Rank pooling dynamic network: Learning end-to-end dynamic characteristic for action recognition

Abstract

Abstract In video recognition, rank-pooling operators are a type of models for sorting video sequences, which act on either the raw inputs or the intermediate feature maps of convolutional neural network (CNN). However, such models are currently restricted in the optimization of the linear ranking function by Rank-SVM and Rank-SVR. In this paper, we first propose a CNN architecture called RGB Rank Pooling Dynamic Network (RGB-RPDN), mapping a video to multiple frame-level dynamic spaces with the same size as the input. Importantly, a classical classification (e.g. FC, CNN) advanced in 2D image can be jointly positioned behind the generated representation for action classification, thus the joint architecture can be trained in an end-to-end manner. Second, we analyze how the flow-level evolution can be modeled by the hand-crafted rank-pooling machine, and extend the dynamic space of frame-level to that of flow-level by the Flow Rank Pooling Dynamic Network (Flow-RPDN). Third, equivalence relations between hand-crafted rank-pooling and RPDN are formulated, further the comparison of computing cost are qualitatively analyzed.
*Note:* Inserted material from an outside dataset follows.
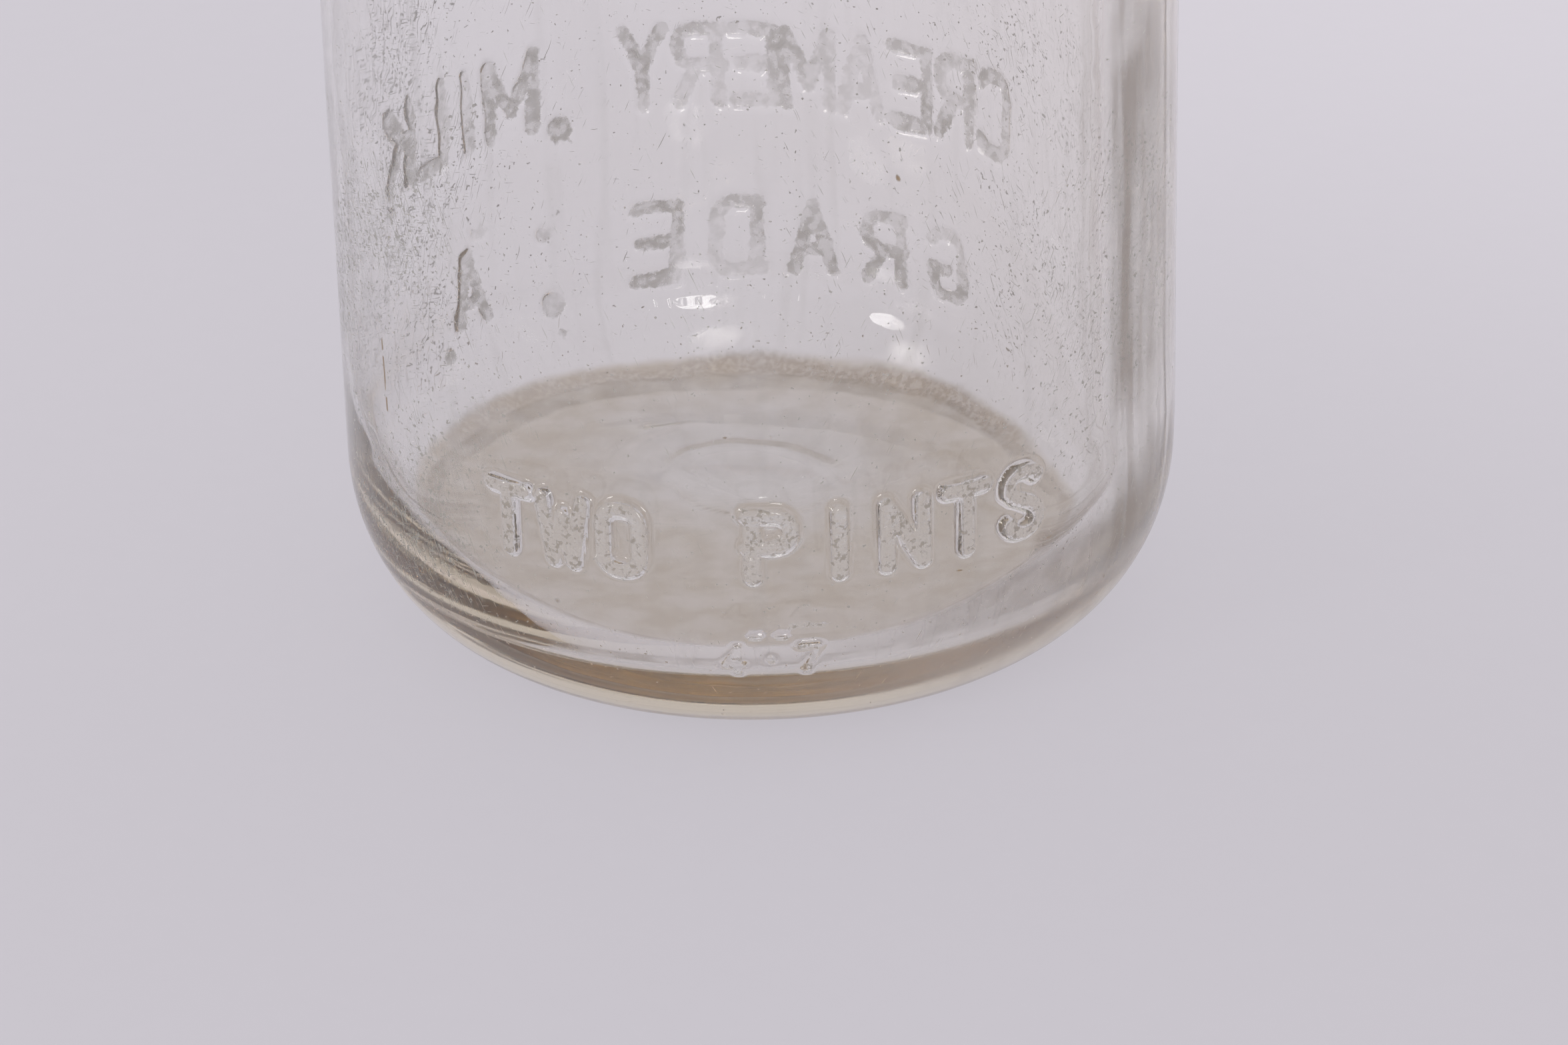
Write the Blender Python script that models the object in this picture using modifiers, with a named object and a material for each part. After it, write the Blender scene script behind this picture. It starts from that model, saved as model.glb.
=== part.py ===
"""One-quart round milk bottle of clear blown glass, with a waxed board cap and its pull tab.

Metres, +Z up. The origin is the middle of the base, where the bottle stands, and the bottle's
front faces -Y. The glass is one turned shape. A stapled board disc rests in the seat inside the
lip: it pulls straight up, and the free end of its paper tab folds up about the line FOLD_Y.
"""

import math

import bmesh
import bpy

MM = 0.001

# Bottle, outside
HEIGHT = 241.3 * MM
BODY_RADIUS = 48.0 * MM
HEEL_WIDTH = 15.0 * MM
HEEL_HEIGHT = 19.4 * MM
BODY_TOP = 118.0 * MM
NECK_RADIUS = 24.2 * MM
NECK_BOTTOM = 200.0 * MM
LIP_RADIUS = 27.8 * MM
LIP_HEIGHT = 13.0 * MM
LIP_ROUND = 3.0 * MM

# Base
BEARING_WIDTH = 3.0 * MM
PUSH_UP = 1.6 * MM
PUSH_UP_STEPS = 6
FLOOR_TOP = 9.6 * MM
FLOOR_CROWN = 0.4 * MM

# Bottle, inside
WALL = 4.5 * MM
INNER_HEEL_WIDTH = 7.2 * MM
INNER_HEEL_HEIGHT = 14.0 * MM
THROAT_RADIUS = 18.8 * MM
SEAT_DEPTH = 6.3 * MM
BORE_RADIUS = 21.0 * MM
BORE_FLARE = 0.9 * MM

# Closure
GAP = 0.3 * MM
CAP_RADIUS = 20.65 * MM
CAP_THICKNESS = 1.1 * MM
CAP_ROUND = 0.3 * MM
TAB_WIDTH = 13.0 * MM
TAB_THICKNESS = 0.4 * MM
TAB_REACH = 14.0 * MM
FOOT_LENGTH = 7.6 * MM
FOLD_Y = -3.4 * MM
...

Finally, the frame-level and flow-level pipelines are combined to achieve the final prediction by the late fusion. Specifically, with the models pre-trained on the large-scale Kinetics dataset, we train the two-stream RPDN on the UCF101 and HMDB51, where the parameters are initialized by the pre-trained models above. Experimental results demonstrate that the RPDN significantly improves the hand-crafted rank-pooling machines by a large margin of promotion, and achieves the correct rate of more excellent classification in action recognition.